花生深埋泥土,地上的花生秧大概五六十釐米高,但別看就這麼個“小玩意兒”,可不是隨隨便便就能拔下來的。即使你讓魯智深來,能拔起垂楊柳的他,也不一定能把花生從土裡拔出來。

如果硬拔,最終的結果只能是花生還留在土裡,然後手裡攥著一把花生秧,猛地倒退五六步,摔一個屁墩兒。

正確的收花生的方式,是要用鎬,李敏鎬的“鎬”。

你可能聽說過一個詞叫“刨花生”,其實就是用鎬從每株花生秧右前方或左前方刨下去,從而使土鬆動,切斷大部分花生的根,這樣就很容易把花生拔出來。

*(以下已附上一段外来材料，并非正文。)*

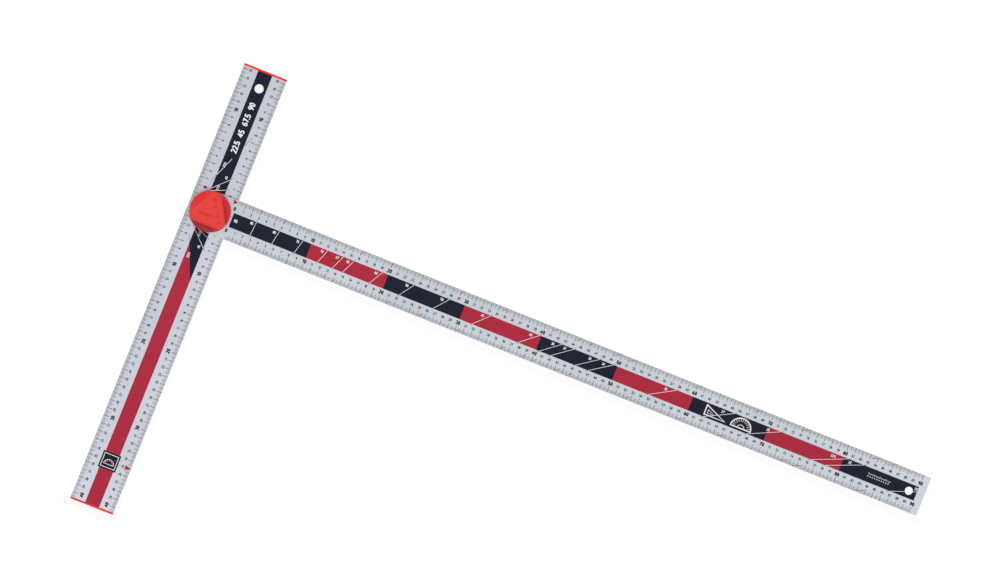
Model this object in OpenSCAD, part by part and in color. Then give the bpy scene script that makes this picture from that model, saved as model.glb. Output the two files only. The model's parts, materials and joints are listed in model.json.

這裡有兩點需要注意的地方,一是要刨得足夠深,這樣才能切斷更多的根系;二是要掌握好距離,鎬要離花生秧大概5釐米遠,這樣才能保證不會傷害到花生果實。

兩畝地的花生,她和我爸兩個人不緊不慢地幹,需要一個多星期,註定中秋不得閒。

記憶中,我上一次收花生,還要追溯到2009年以前,後來因為上學、工作,就再也沒幫家裡收過了。當然,花生也不是年年種。

對於我們這樣的農家來講,中秋的底色是農忙。

在我多年的生活經歷所累積的記憶中,假期於我而言,是幹農活。

暑假收麥子,中秋收花生,國慶收玉米,寒假打棒子(玉米脫粒)。

這彷彿已經成了一個“定律”。就像後人頌揚呂布的那首詩一樣:

人中呂布,馬中赤兔。

方天畫戟,專捅義父。

這種勞作規律的穩固性,就像呂布的為人一樣,牢不可破。

玉米與花生,各有各的喜好,各有各的品性。

玉米向上生長,直至長成一個黃粗硬。玉米秸稈筆直挺拔,就像一柄陪伴將軍浴血沙場的長槍,秋風烈烈,陣勢威嚴。

花生向下紮根,與器宇軒昂的玉米相比,它體型上就像個“侏儒”,氣質上就是個“弟弟”,雖默默無聞,但卻廣結果實。“麻房子,紅帳子,裡面住著個白胖子”,那剝開殼後的兩粒豆子,頗有趣味。

收玉米與收花生,也各有各的歡喜,各有各的辛苦。

我經常和別人講收玉米的痛苦,是露水溼身後的冰涼,是灰塵滿面混合著汗水的粘稠,更是被秸稈葉子上的毛刺滑過面板後的瘙癢難耐。

所以,我一直很難接受某些小說裡“玉米地偷歡”的情節,雖然能表現出原始野性,以及強大的生命力,但在現實中,真的太tm難受了。

收花生的痛苦,來的更撕心裂肺一些,也更能讓多數人感同身受一些——即使你沒收過花生。

在工作手套並不普及的年代,是要徒手去攥住花生秧進而把花生拔出來的,在這個過程中,頻繁的與花生秧接觸、摩擦,每根手指都會長滿倒刺。

那時,我沒有剪指甲刀,只能選擇牙咬,或者手撕……嘶……

收玉米和收花生,兩樣勞作實苦。但如果真要讓我在其中選一個我最喜歡的,其實還是收花生。

我的青年屬於玉米地,而童年則屬於花生地。

對於孩童時代的我,花生地裡的遍地螳螂、螞蚱,足以令人歡喜,如果運氣夠好,能抓住一隻蟈蟈,它的叫聲就足以引來地裡所有小朋友的側目了。

常見明月掛天邊。每當變幻時,便知時光去。